I like buying treats for Gustave, I don't look at the price, only ingredients. I know I'm stupid. But then I'm stupid about a lot of stuff. I buy an expensive Coach bag knowing there is no way the net worth of all the material + labor/manufacturing is as much as the bag's price but it makes me happy. Similarly, buying treats for Gustave makes me happy. He does not love his kibble as much as he loves treats. 


Sent from my iPhone using PG Free


----------



## AshleyAndSophiePup (Aug 24, 2012)

Sylie said:


> Okay, I want to see what you found. I'm talking about...for instance Zukes treats, or Buddy soft biscuits...from Amazon.
> 
> Ashley, that link didn't send me to food...just the app.


Yeah, that link automatically posts when I'm on my phone.

Pet Botanics® Mini Training Rewards for Dogs - Treats & Rawhide - Dog - PetSmart

These are the treats I get for Sophie, and she goes coo coo crazy over them, which i don't mind because I know they're pretty good for her too and not high in calories.
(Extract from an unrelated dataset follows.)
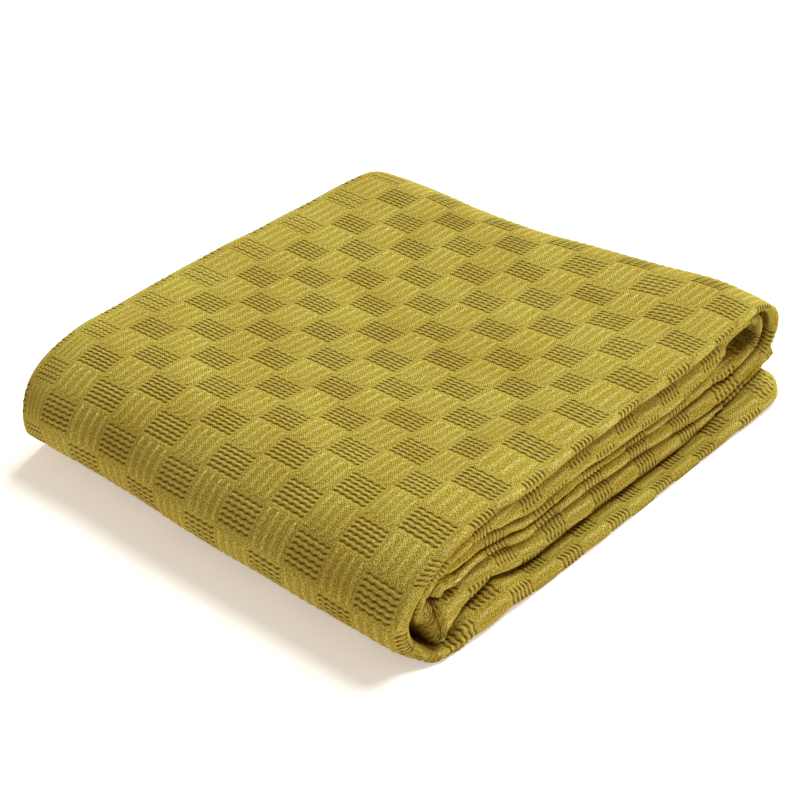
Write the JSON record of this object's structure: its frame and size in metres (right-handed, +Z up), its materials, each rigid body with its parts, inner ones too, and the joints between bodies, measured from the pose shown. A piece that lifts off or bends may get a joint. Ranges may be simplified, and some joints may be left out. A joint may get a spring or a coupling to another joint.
{
  "type": "folded woven cotton blanket",
  "caption": "Woven cotton blanket in a basket-weave check, folded flat into a soft stack with its rolled edges in front.",
  "frame": {"origin": "middle of the folded stack's outline, on the surface it lies on", "axes": "+X along the rolled edges, from the wrapped end to the end that turns under; -Y is the side with the rolled edges; +Z is up"},
  "size_m": [0.3924, 0.3386, 0.0675],
  "materials": {
    "cloth": "matt cotton in a basket-weave check, mustard to olive"
  },
  "bodies": {
    "root": {"blanket": "cloth"}
  },
  "joints": []
}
Plus they're made in the US and that's a bonus for me! It does look like its gone up a dollar, but I feel its still a much better price than $24 and its also good for pets who have food allergies because there's no wheat, corn or soy in them


----------



## Sylie (Apr 4, 2011)

mysugarbears said:


> Sylvie, i have no idea where you where looking for treats that cost $24 a pound. There are a couple of treats that have good ingredients that aren't that much such as Wagatha's Welcome to Wagatha's and Sojo's Raw Pet Food | Grain Free Pet Food | All Natural Pet Food from Sojos and then there's Cloudstar Buddy Biscuits CloudStar.com - WAG MORE BARK LESS or to make it special you could make some nice healthy treats for your SS.


Okay, that is only $16 dollars a pound. Again, how many foods do you buy for yourself that cost $16 dollars a pound? Two or three times a year I buy a rack of lamb that cost $17.99 a pound...for Easter or my darling's birthday.

What I am trying to say, is that if we look at the true value, we are being taken for fools to spend this much money for treats, when a piece of the chicken, steak, or lamb chops we had for dinner would be much more nutritious and delicious...

At $16 per pound soft Buddy biscuits are tapioca, a touch of peanut butter and a cute little shape that the dogs don't notice before they inhale it.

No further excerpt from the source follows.